Available data
• • •

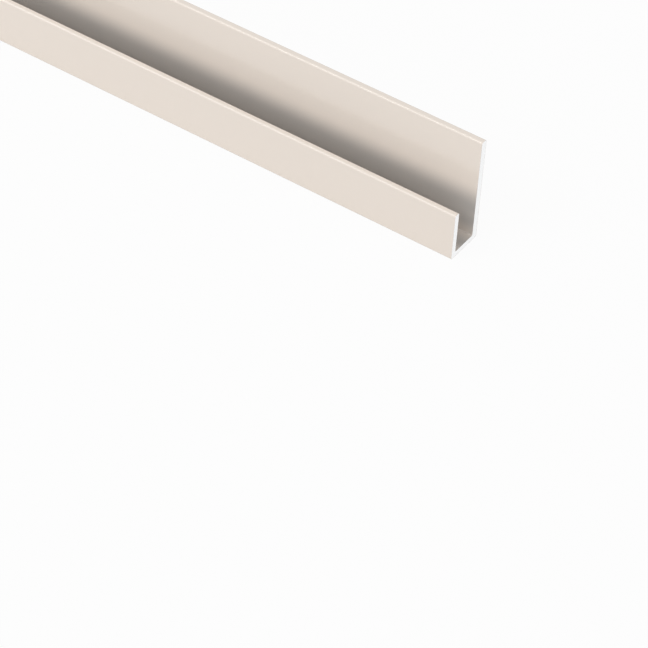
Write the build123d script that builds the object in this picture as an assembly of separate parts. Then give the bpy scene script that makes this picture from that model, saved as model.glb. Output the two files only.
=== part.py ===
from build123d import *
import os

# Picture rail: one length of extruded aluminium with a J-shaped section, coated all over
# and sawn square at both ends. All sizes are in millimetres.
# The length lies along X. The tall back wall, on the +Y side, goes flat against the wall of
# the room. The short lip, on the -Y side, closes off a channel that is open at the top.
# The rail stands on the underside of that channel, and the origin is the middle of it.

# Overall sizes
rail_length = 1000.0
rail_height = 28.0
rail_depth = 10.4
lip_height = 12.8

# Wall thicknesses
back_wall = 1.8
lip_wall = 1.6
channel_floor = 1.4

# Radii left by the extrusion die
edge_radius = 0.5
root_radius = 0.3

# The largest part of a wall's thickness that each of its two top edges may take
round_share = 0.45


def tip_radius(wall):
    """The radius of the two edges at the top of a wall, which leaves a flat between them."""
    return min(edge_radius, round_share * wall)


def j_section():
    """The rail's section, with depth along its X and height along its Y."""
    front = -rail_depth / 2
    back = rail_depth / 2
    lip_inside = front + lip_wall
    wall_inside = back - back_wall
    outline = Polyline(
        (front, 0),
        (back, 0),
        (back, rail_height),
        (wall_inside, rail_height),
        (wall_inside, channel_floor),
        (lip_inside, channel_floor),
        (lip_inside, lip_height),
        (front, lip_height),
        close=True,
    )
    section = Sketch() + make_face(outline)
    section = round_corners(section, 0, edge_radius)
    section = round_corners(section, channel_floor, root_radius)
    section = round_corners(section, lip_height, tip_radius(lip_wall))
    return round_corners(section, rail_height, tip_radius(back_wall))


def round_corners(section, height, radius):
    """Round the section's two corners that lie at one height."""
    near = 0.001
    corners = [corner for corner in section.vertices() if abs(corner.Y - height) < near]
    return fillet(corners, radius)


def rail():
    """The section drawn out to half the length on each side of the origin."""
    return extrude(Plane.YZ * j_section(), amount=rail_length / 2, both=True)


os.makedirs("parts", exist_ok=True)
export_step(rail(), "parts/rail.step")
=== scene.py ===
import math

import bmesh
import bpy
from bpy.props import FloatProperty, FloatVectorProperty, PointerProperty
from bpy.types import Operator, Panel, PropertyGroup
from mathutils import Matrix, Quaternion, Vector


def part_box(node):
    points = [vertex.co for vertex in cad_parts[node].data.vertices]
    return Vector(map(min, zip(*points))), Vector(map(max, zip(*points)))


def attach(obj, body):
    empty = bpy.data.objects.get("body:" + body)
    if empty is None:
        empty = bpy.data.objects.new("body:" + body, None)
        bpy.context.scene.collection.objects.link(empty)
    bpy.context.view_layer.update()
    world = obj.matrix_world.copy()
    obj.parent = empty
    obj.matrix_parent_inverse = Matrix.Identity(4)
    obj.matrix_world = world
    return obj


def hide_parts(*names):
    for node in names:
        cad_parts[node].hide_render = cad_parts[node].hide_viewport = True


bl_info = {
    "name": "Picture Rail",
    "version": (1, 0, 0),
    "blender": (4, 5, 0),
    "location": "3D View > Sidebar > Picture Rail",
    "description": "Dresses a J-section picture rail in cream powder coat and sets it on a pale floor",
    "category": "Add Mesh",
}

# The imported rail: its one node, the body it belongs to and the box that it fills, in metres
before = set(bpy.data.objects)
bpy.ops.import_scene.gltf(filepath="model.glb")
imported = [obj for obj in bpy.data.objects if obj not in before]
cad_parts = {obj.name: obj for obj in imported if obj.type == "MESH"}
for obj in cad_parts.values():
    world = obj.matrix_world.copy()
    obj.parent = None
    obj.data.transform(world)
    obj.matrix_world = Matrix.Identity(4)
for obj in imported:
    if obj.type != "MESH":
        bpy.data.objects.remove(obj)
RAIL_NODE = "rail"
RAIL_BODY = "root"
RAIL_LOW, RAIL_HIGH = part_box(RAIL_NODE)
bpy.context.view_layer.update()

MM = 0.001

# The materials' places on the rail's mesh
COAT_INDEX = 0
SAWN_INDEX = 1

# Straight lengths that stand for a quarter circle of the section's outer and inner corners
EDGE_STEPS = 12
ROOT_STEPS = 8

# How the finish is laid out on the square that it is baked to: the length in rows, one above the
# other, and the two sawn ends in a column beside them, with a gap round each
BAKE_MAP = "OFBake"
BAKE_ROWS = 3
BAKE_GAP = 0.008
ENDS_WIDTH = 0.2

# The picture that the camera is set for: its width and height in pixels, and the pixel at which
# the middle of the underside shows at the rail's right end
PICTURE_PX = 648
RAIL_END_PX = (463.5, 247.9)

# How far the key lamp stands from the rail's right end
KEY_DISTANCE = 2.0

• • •

Repeat the data precisely, line by line.

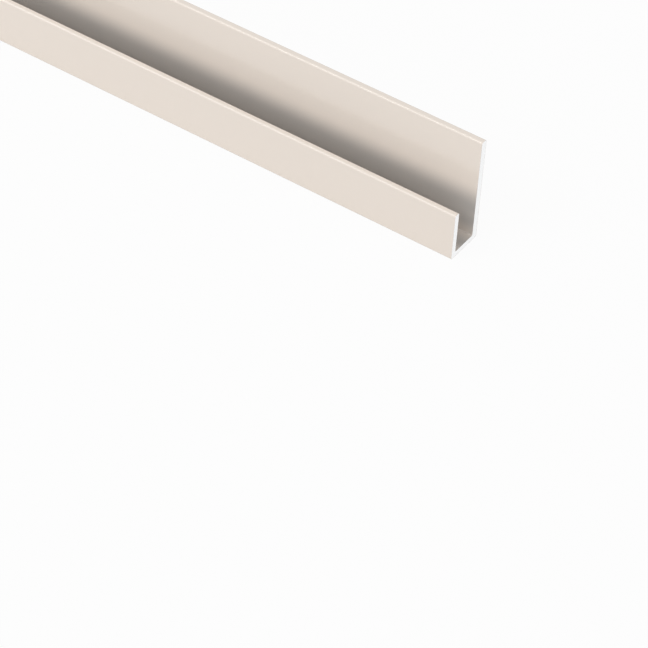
Write the build123d script that builds the object in this picture as an assembly of separate parts. Then give the bpy scene script that makes this picture from that model, saved as model.glb. Output the two files only.
=== part.py ===
from build123d import *
import os

# Picture rail: one length of extruded aluminium with a J-shaped section, coated all over
# and sawn square at both ends. All sizes are in millimetres.
# The length lies along X. The tall back wall, on the +Y side, goes flat against the wall of
# the room. The short lip, on the -Y side, closes off a channel that is open at the top.
# The rail stands on the underside of that channel, and the origin is the middle of it.

# Overall sizes
rail_length = 1000.0
rail_height = 28.0
rail_depth = 10.4
lip_height = 12.8

# Wall thicknesses
back_wall = 1.8
lip_wall = 1.6
channel_floor = 1.4

# Radii left by the extrusion die
edge_radius = 0.5
root_radius = 0.3

# The largest part of a wall's thickness that each of its two top edges may take
round_share = 0.45


def tip_radius(wall):
    """The radius of the two edges at the top of a wall, which leaves a flat between them."""
    return min(edge_radius, round_share * wall)


def j_section():
    """The rail's section, with depth along its X and height along its Y."""
    front = -rail_depth / 2
    back = rail_depth / 2
    lip_inside = front + lip_wall
    wall_inside = back - back_wall
    outline = Polyline(
        (front, 0),
        (back, 0),
        (back, rail_height),
        (wall_inside, rail_height),
        (wall_inside, channel_floor),
        (lip_inside, channel_floor),
        (lip_inside, lip_height),
        (front, lip_height),
        close=True,
    )
    section = Sketch() + make_face(outline)
    section = round_corners(section, 0, edge_radius)
    section = round_corners(section, channel_floor, root_radius)
    section = round_corners(section, lip_height, tip_radius(lip_wall))
    return round_corners(section, rail_height, tip_radius(back_wall))


def round_corners(section, height, radius):
    """Round the section's two corners that lie at one height."""
    near = 0.001
    corners = [corner for corner in section.vertices() if abs(corner.Y - height) < near]
    return fillet(corners, radius)


def rail():
    """The section drawn out to half the length on each side of the origin."""
    return extrude(Plane.YZ * j_section(), amount=rail_length / 2, both=True)


os.makedirs("parts", exist_ok=True)
export_step(rail(), "parts/rail.step")
=== scene.py ===
import math

import bmesh
import bpy
from bpy.props import FloatProperty, FloatVectorProperty, PointerProperty
from bpy.types import Operator, Panel, PropertyGroup
from mathutils import Matrix, Quaternion, Vector


def part_box(node):
    points = [vertex.co for vertex in cad_parts[node].data.vertices]
    return Vector(map(min, zip(*points))), Vector(map(max, zip(*points)))


def attach(obj, body):
    empty = bpy.data.objects.get("body:" + body)
    if empty is None:
        empty = bpy.data.objects.new("body:" + body, None)
        bpy.context.scene.collection.objects.link(empty)
    bpy.context.view_layer.update()
    world = obj.matrix_world.copy()
    obj.parent = empty
    obj.matrix_parent_inverse = Matrix.Identity(4)
    obj.matrix_world = world
    return obj


def hide_parts(*names):
    for node in names:
        cad_parts[node].hide_render = cad_parts[node].hide_viewport = True


bl_info = {
    "name": "Picture Rail",
    "version": (1, 0, 0),
    "blender": (4, 5, 0),
    "location": "3D View > Sidebar > Picture Rail",
    "description": "Dresses a J-section picture rail in cream powder coat and sets it on a pale floor",
    "category": "Add Mesh",
}

# The imported rail: its one node, the body it belongs to and the box that it fills, in metres
before = set(bpy.data.objects)
bpy.ops.import_scene.gltf(filepath="model.glb")
imported = [obj for obj in bpy.data.objects if obj not in before]
cad_parts = {obj.name: obj for obj in imported if obj.type == "MESH"}
for obj in cad_parts.values():
    world = obj.matrix_world.copy()
    obj.parent = None
    obj.data.transform(world)
    obj.matrix_world = Matrix.Identity(4)
for obj in imported:
    if obj.type != "MESH":
        bpy.data.objects.remove(obj)
RAIL_NODE = "rail"
RAIL_BODY = "root"
RAIL_LOW, RAIL_HIGH = part_box(RAIL_NODE)
bpy.context.view_layer.update()

MM = 0.001

# The materials' places on the rail's mesh
COAT_INDEX = 0
SAWN_INDEX = 1

# Straight lengths that stand for a quarter circle of the section's outer and inner corners
EDGE_STEPS = 12
ROOT_STEPS = 8

# How the finish is laid out on the square that it is baked to: the length in rows, one above the
# other, and the two sawn ends in a column beside them, with a gap round each
BAKE_MAP = "OFBake"
BAKE_ROWS = 3
BAKE_GAP = 0.008
ENDS_WIDTH = 0.2

# The picture that the camera is set for: its width and height in pixels, and the pixel at which
# the middle of the underside shows at the rail's right end
PICTURE_PX = 648
RAIL_END_PX = (463.5, 247.9)

# How far the key lamp stands from the rail's right end
KEY_DISTANCE = 2.0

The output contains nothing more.